В целом дискурс постиндустриального общества, моделью в котором невольно стала Швейцария, в лучшем случае вводит нас в заблуждение, а в худшем — вредит реальной экономике. Веря в него, мы подвергаем себя великому риску.
Заключение. Экономика и с чем ее едят
Знаю-знаю, книга получилась довольно странной.
Я рассказал в ней о десятках продуктов питания, в том числе о таких, которые многим из вас и в голову не пришло бы есть: тут вам и желуди, и куколки тутового шелкопряда, и кузнечики, и (для некоторых культур) чеснок, и перец чили. Я описал их биологические качества и происхождение; рассказал, как они распространялись по миру, поведал их экономико-социальную историю и коснулся их политического символизма, а также во многих случаях поделился личным к ним отношением (иногда — как вы, надеюсь, помните — граничащим с наркотической зависимостью). Я описал множество способов приготовления этих продуктов — что и как жарить, тушить, готовить на гриле, коптить, запекать и варить; подавать сырым, соленым, маринованным или ферментированным. Я описал и сравнил между собой разные кулинарные традиции — с присущими им универсальной привлекательностью, особенностями и смешением культур.
А попутно мы с вами побывали во множестве мест по всему свету, причем в самые разные эпохи.
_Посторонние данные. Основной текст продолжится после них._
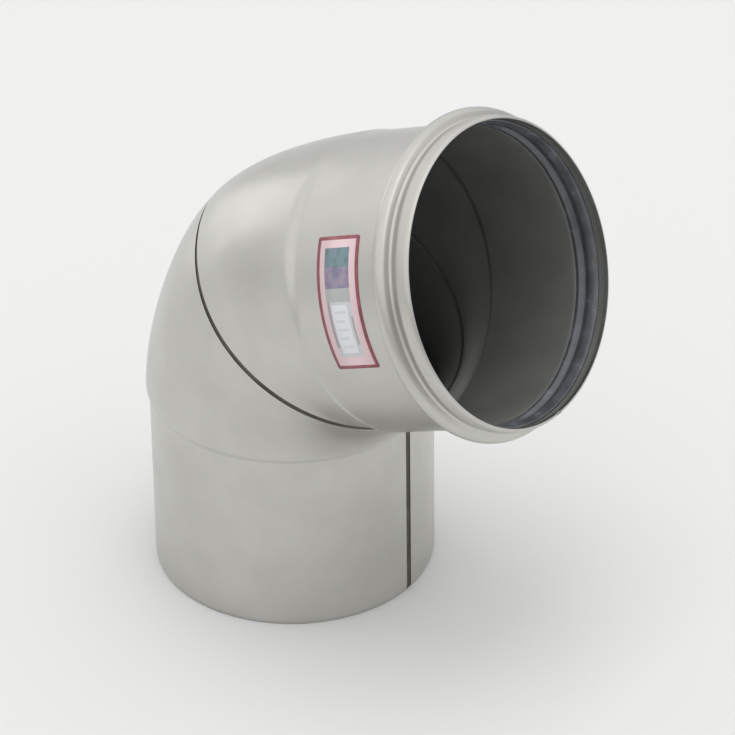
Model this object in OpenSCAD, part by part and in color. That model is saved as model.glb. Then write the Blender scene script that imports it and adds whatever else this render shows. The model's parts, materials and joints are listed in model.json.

В главе «Желудь» мы тропами испанской инквизиции спустились с горных вершин современной Кореи к исследованиям багдадских ученых в XI веке, затем вернулись на японские заводы начала XX века и наконец пришли к сегодняшним отделениям корейских банков. В главе «Бамия» мы путешествовали на невольничьих кораблях по Атлантике, ужасались условиям труда на рабовладельческих плантациях сахарного тростника в Сан-Доминго (нынешней Гаити), встречались с фермерами-поселенцами американских прерий, становились свидетелями жестокого преследования коренных американцев и прятались на улицах Сантьяго времен военной диктатуры генерала Пиночета.